## [Set task]
Both the line containing "place(right) stile_screws();" and the line containing "bpy.data.objects.remove(obj)" are to be reproduced exactly, along with every line between them, and nothing more.
========================================================================
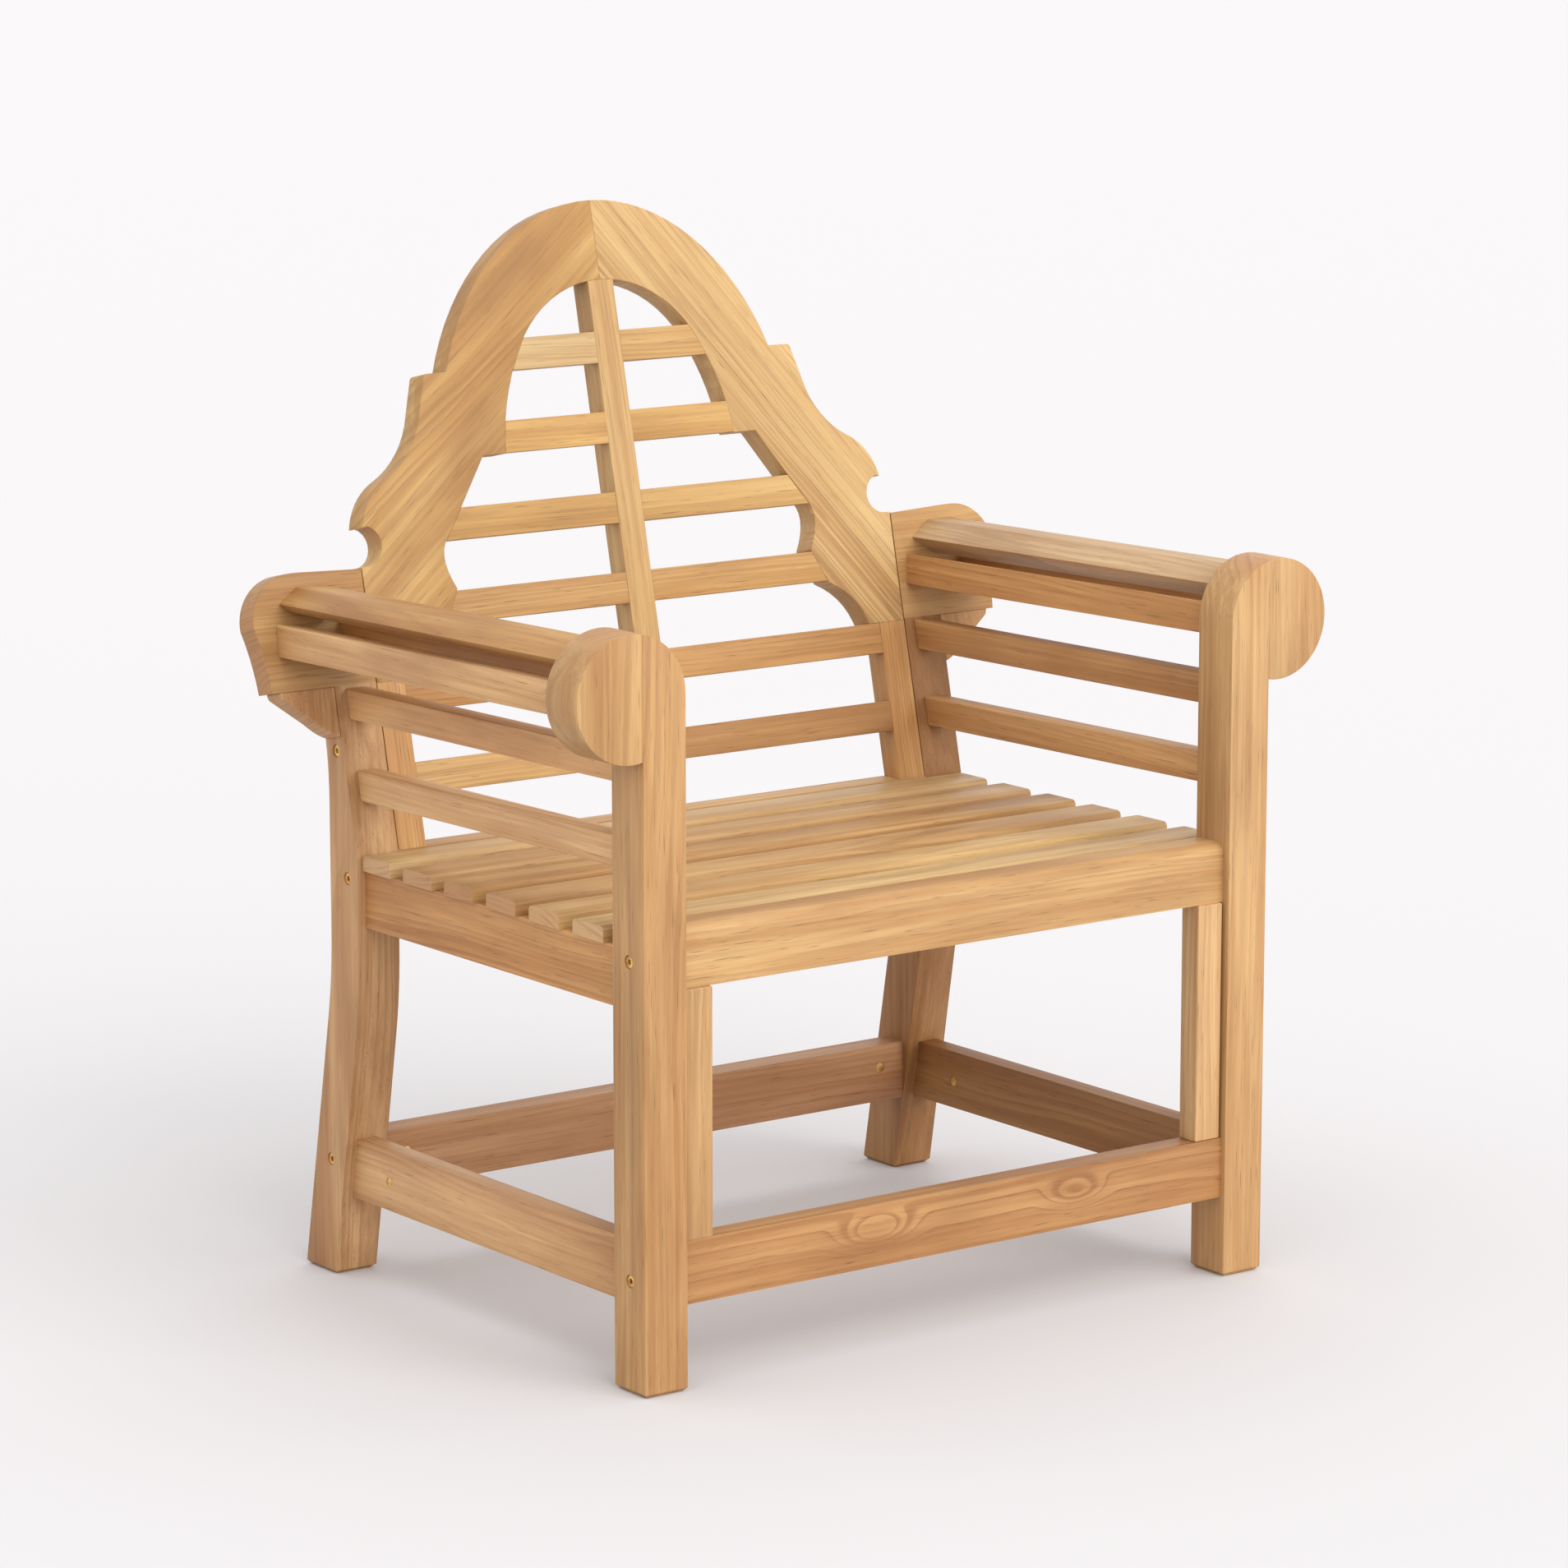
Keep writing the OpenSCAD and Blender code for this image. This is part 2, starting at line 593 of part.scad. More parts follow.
// --- arms ---
module arm_length(section_at, tilt) {
    sloped(scroll_x, scroll_z, arm_slope, leg_d, 0)
        translate(section_at) rotate(tilt) children();
}
module arm_top_slat() color(teak) difference() {
    arm_length([0, 0], 0) polygon([[-36, 31], [-12.5, 47.5], [16.5, 47.5], [38, 33], [29.5, 25], [-12, 13]]);
    arm_dowel_holes();
}
module arm_inner_slat() color(teak) difference() {
    arm_length(inner_slat_at, -inner_tilt) square([arm_slat_t, arm_slat_h], center = true);
    arm_dowel_holes();
}
module arm_outer_slat() color(teak) difference() {
    arm_length(outer_slat_at, outer_tilt) square([arm_slat_t, arm_slat_h], center = true);
    arm_dowel_holes();
}
module arm_rail(z) color(teak) {
    sloped(arm_rail_x, z, rail_slope, leg_d, 0) square([arm_rail_t, arm_rail_h], center = true);
    rail_tenon(z, 0, 0);
}

// --- low frame ---
module front_stretcher() color(teak) difference() {
    union() {
        block(
            [-half_open, stretcher_set, stretcher_z],
            [half_open, stretcher_set + stretcher_t, stretcher_top]
        );
        both() block(front_stretcher_tenon[0], front_stretcher_tenon[1]);
    }
    both() {
        across_bore(2);
        nut_bore(2, across[2][2] - 0.5, stretcher_set + stretcher_t + 1);
        pocket(upright_foot[0], upright_foot[1], [0, 0, 1]);
    }
}
module rear_stretcher() color(teak) difference() {
    union() {
        block(
            [-half_open, rear_stretcher_y, stretcher_z],
            [half_open, rear_stretcher_y + rear_stretcher_t, stretcher_top]
        );
        both() block(rear_stretcher_tenon[0], rear_stretcher_tenon[1]);
    }
    both() {
        across_bore(3);
        nut_bore(3, rear_stretcher_y - 1, rear_stretcher_y + nut_l + 1);
    }
}
module side_stretcher() color(teak) difference() {
    union() {
        side_view([
            [leg_d, stretcher_z], [leg_front_y(stretcher_z), stretcher_z],
            [leg_front_y(stretcher_top), stretcher_top], [leg_d, stretcher_top]
        ], side_stretcher_x - side_stretcher_t / 2, side_stretcher_x + side_stretcher_t / 2);
        block(side_stretcher_front[0], side_stretcher_front[1]);
        side_stretcher_rear_tenon(false);
    }
    side_bolt_bore();
    rod_x(side_nut_y, side_bolt_z, side_stretcher_x - side_stretcher_t / 2 - 1,
        side_stretcher_x + side_stretcher_t / 2 + 1, nut_r + joint_gap);
}
module front_upright() color(teak) union() {
    block(
        [upright_x - upright_w, stretcher_set, stretcher_top],
        [upright_x, stretcher_set + stretcher_t, front_rail_z]
    );
    block(upright_head[0], upright_head[1]);
    block(upright_foot[0], upright_foot[1]);
}

// --- fixings ---
// A socket-head bolt lying along -X with the top of its head at the origin
module bolt(length) difference() {
    union() {
        rod_x(0, 0, -head_l, 0, head_r);
        rod_x(0, 0, -head_l - length, 1 - head_l, bolt_r);
    }
    translate([-3, 0, 0]) rotate([0, 90, 0]) cylinder(r = socket_r, h = 4, $fn = 6);
}
module leg_bolts() color(brass) both() for (b = across)
    translate([half_w - head_sunk, b[0], b[1]]) bolt(bolt_l);
module stretcher_bolts() color(brass) both() {
    y1 = leg_rear_y(side_bolt_z) - head_sunk;
    translate([side_stretcher_x, y1, side_bolt_z]) rotate([0, 0, 90]) bolt(y1 - head_l - side_nut_y + nut_r + 3);
}
module stile_screws() color(brass) both()
    translate([half_w - head_sunk, stile_bolt[0], stile_bolt[1]])
        bolt(half_w - head_sunk - head_l - half_open + stile_w - stub_in);
module barrel_nuts() color(brass) both() {
    for (b = across) difference() {
        rod_y(nut_x, b[1], b[2], b[2] + nut_l, nut_r);
        rod_x(b[0], b[1], nut_x - 9, nut_x + 9, bolt_r + joint_gap);
    }
    difference() {
        rod_x(side_nut_y, side_bolt_z, side_stretcher_x - side_stretcher_t / 2 + 0.5,
            side_stretcher_x + side_stretcher_t / 2 - 0.5, nut_r);
        rod_y(side_stretcher_x, side_bolt_z, side_nut_y - 9, side_nut_y + 9, bolt_r + joint_gap);
    }
}
module seat_dowels() color(teak_pale) {
    both() seat_dowel_row(side_rail_x, 0);
    seat_dowel_row(0, 0);
}
module arm_dowels() color(teak_pale) both() for (at = [top_slat_pin, inner_slat_at, outer_slat_at])
    arm_dowel_pair(at, 0);

// --- the chair ---
place(left) front_leg();  // front_leg_l
place(right) front_leg();  // front_leg_r
place(left) front_scroll_block();  // front_scroll_block_l
place(right) front_scroll_block();  // front_scroll_block_r
place(left) rear_leg();  // rear_leg_l
place(right) rear_leg();  // rear_leg_r
place(left) rear_scroll();  // rear_scroll_l
place(right) rear_scroll();  // rear_scroll_r
place(left) rear_bracket();  // rear_bracket_l
place(right) rear_bracket();  // rear_bracket_r
place(left) back_arch(teak_brown);  // back_arch_l
place(right) back_arch(teak_pale);  // back_arch_r
place(left) back_stile();  // back_stile_l
place(right) back_stile();  // back_stile_r
place(right) back_muntin();
place(left) back_slat(0, teak);  // back_slat_l1
place(left) back_slat(1, teak_pale);  // back_slat_l2
place(left) back_slat(2, teak);  // back_slat_l3
place(left) back_slat(3, teak_pale);  // back_slat_l4
place(left) back_slat(4, teak);  // back_slat_l5
place(left) back_slat(5, teak_pale);  // back_slat_l6
place(right) back_slat(0, teak);  // back_slat_r1
place(right) back_slat(1, teak_pale);  // back_slat_r2
place(right) back_slat(2, teak);  // back_slat_r3
place(right) back_slat(3, teak_pale);  // back_slat_r4
place(right) back_slat(4, teak);  // back_slat_r5
place(right) back_slat(5, teak_pale);  // back_slat_r6
place(right) seat_front_rail();
place(right) seat_rear_rail();
place(left) seat_side_rail();  // seat_side_rail_l
place(right) seat_side_rail();  // seat_side_rail_r
place(right) seat_centre_bearer();
place(right) seat_slat(1);  // seat_slat_1
place(right) seat_slat(2);  // seat_slat_2
place(right) seat_slat(3);  // seat_slat_3
place(right) seat_slat(4);  // seat_slat_4
place(right) seat_slat(5);  // seat_slat_5
place(right) seat_slat(6);  // seat_slat_6
place(left) arm_top_slat();  // arm_top_slat_l
place(right) arm_top_slat();  // arm_top_slat_r
place(left) arm_inner_slat();  // arm_inner_slat_l
place(right) arm_inner_slat();  // arm_inner_slat_r
place(left) arm_outer_slat();  // arm_outer_slat_l
place(right) arm_outer_slat();  // arm_outer_slat_r
place(left) arm_rail(upper_rail_z);  // arm_upper_rail_l
place(right) arm_rail(upper_rail_z);  // arm_upper_rail_r
place(left) arm_rail(lower_rail_z);  // arm_lower_rail_l
place(right) arm_rail(lower_rail_z);  // arm_lower_rail_r
place(right) front_stretcher();
place(right) rear_stretcher();
place(left) side_stretcher();  // side_stretcher_l
place(right) side_stretcher();  // side_stretcher_r
place(left) front_upright();  // front_upright_l
place(right) front_upright();  // front_upright_r
place(right) leg_bolts();
place(right) stretcher_bolts();
place(right) stile_screws();
place(right) barrel_nuts();
place(right) seat_dowels();
place(right) arm_dowels();
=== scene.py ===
import math
import bpy
from mathutils import Matrix, Vector

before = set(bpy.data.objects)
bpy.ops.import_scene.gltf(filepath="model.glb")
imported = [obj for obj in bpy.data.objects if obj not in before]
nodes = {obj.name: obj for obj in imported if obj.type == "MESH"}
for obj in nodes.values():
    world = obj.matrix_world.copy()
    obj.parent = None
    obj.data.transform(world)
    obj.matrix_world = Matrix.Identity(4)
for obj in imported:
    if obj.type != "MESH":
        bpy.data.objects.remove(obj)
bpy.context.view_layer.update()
print("chair loaded:", len(nodes), "pieces")


def shade(red, green, blue):
    # a screen colour, 0 to 255, turned into light values by the sRGB curve
    def flat(c):
        c = c / 255
        return c / 12.92 if c <= 0.04045 else ((c + 0.055) / 1.055) ** 2.4
    return (flat(red), flat(green), flat(blue), 1.0)


# camera: where it stands round the chair, in degrees and metres
view = {
    "azimuth": -36.613, "elevation": 10.771, "distance": 5.772,
    "aim": (0.0156, -0.0116, 0.4907), "lens": 132.93, "sensor": 36, "farEnd": 100,
}


def makeCamera():
    a, e = math.radians(view["azimuth"]), math.radians(view["elevation"])
    back = Vector((math.sin(a) * math.cos(e), -math.cos(a) * math.cos(e), math.sin(e)))
    camera = bpy.data.objects.new("camera", bpy.data.cameras.new("camera"))
    bpy.context.scene.collection.objects.link(camera)
    camera.location = Vector(view["aim"]) + back * view["distance"]
    camera.rotation_mode = "QUATERNION"
    camera.rotation_quaternion = (-back).to_track_quat("-Z", "Y")
    camera.data.lens = view["lens"]
    camera.data.sensor_width = view["sensor"]
    camera.data.clip_end = view["farEnd"]
    bpy.context.scene.camera = camera


makeCamera()
print("camera set")


# teak: its colours, how strongly each pattern shows, and then the patterns themselves, with
# their repeats per metre along the grain and across it, and the noise values that show
teak = {
    "pale": shade(203, 164, 110), "honey": shade(168, 121, 71), "brown": shade(140, 93, 52),
    "pore": shade(96, 60, 34), "endPale": shade(184, 138, 92), "endDark": shade(166, 120, 79),
    "ringsPerMetre": 150, "ringStrength": 0.42, "wander": 0.06, "ripple": 0.005,
    "figure": 0.7, "mottle": 0.42, "bands": 0.5, "fibre": 1.0, "pores": 0.5, "endSpecks": 0.25,
    "boardSpread": 3, "heartAway": 0.09, "heartSwing": 0.05, "heartTurn": 5, "onEndFrom": 0.9,
    "ringCrowding": 0.4, "ringShift": 3.0, "lateFrom": 0.25, "lateTo": 0.93,
    "fibreDark": 0.16, "fibreLight": 0.1, "fibreRange": (0.25, 0.75), "endRange": (0.72, 0.95),
    "roughness": 0.5, "smoother": 0.06, "rougher": 0.12, "roughRange": (0.2, 0.8), "specular": 0.35,
    "bumpDepth": 0.0003, "bumpStrength": 0.5, "fibreRise": 0.6, "poreDip": 0.5, "ringDip": 0.15,
    "patterns": {
        "wander": {"scale": (1.1, 5, 5)},
        "ripple": {"scale": (6, 30, 30)},
        "faint": {"scale": (3, 26, 26), "start": (4, 0, 0), "show": (0.3, 0.68, 0.15, 1.0)},
        "figure": {"scale": (2.0, 22, 22), "detail": 3.0, "rough": 0.55, "show": (0.34, 0.7)},
        "mottle": {"scale": (3.5, 11, 11), "start": (0, 7, 0), "detail": 3.0, "show": (0.42, 0.74)},
        "bands": {
            "scale": (2.6, 75, 75), "start": (0, 0, 5), "detail": 3.0, "rough": 0.6,
            "show": (0.38, 0.68),
        },
        "fibre": {"scale": (7, 300, 300), "detail": 4.0, "rough": 0.6},
        "pores": {"scale": (30, 800, 800), "detail": 1.0, "show": (0.64, 0.78)},
        "endSpecks": {"scale": (300, 900, 900), "detail": 1.0, "show": (0.55, 0.75)},
    },
}
# three large uneven numbers, so that every board comes from another place in the pattern
boardSeeds = (12.9898, 78.233, 37.719)


def wire(tree, kind, **values):
    # a new node; in_NAME sets the socket of that name or number, anything else a setting
    node = tree.nodes.new(kind)
    for key, value in values.items():
        if key.startswith("in_"):
            slot = key[3:]
            slot = int(slot) if slot.isdigit() else slot.replace("_", " ")
            node.inputs[slot].default_value = value
        else:
            setattr(node, key, value)
    return node


def stretched(tree, source, scale, start=(0, 0, 0)):
    # the same board coordinates, drawn out along the grain
    node = wire(tree, "ShaderNodeMapping", in_Scale=scale, in_Location=start)
    tree.links.new(source, node.inputs["Vector"])
    return node.outputs["Vector"]


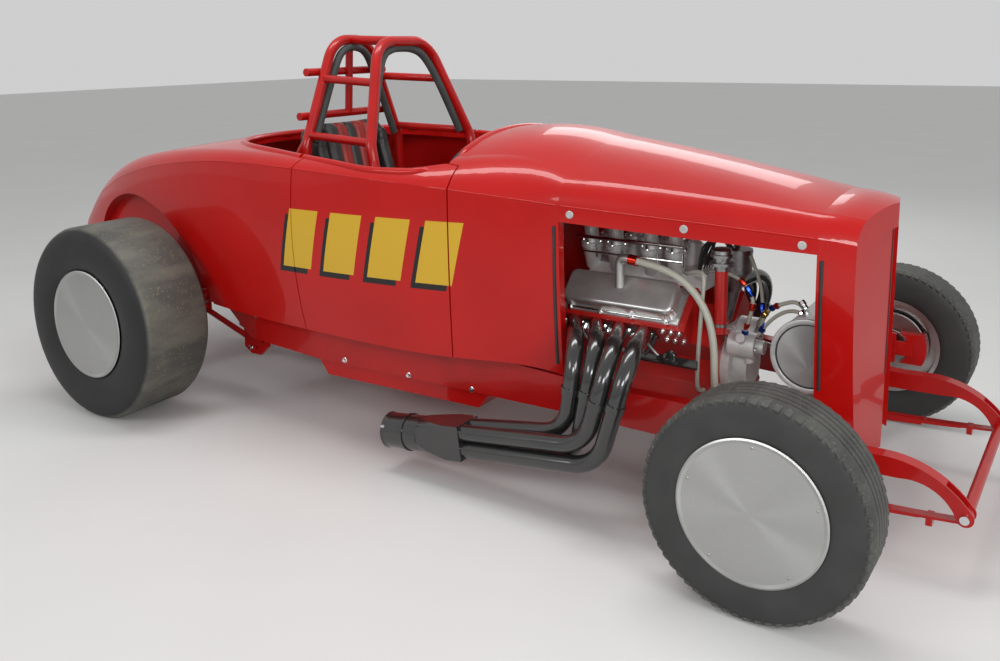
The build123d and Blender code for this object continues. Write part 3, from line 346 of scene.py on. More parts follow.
========================================================================
## [Task response]
place(right) stile_screws();
place(right) barrel_nuts();
place(right) seat_dowels();
place(right) arm_dowels();
=== scene.py ===
import math
import bpy
from mathutils import Matrix, Vector

before = set(bpy.data.objects)
bpy.ops.import_scene.gltf(filepath="model.glb")
imported = [obj for obj in bpy.data.objects if obj not in before]
nodes = {obj.name: obj for obj in imported if obj.type == "MESH"}
for obj in nodes.values():
    world = obj.matrix_world.copy()
    obj.parent = None
    obj.data.transform(world)
    obj.matrix_world = Matrix.Identity(4)
for obj in imported:
    if obj.type != "MESH":
        bpy.data.objects.remove(obj)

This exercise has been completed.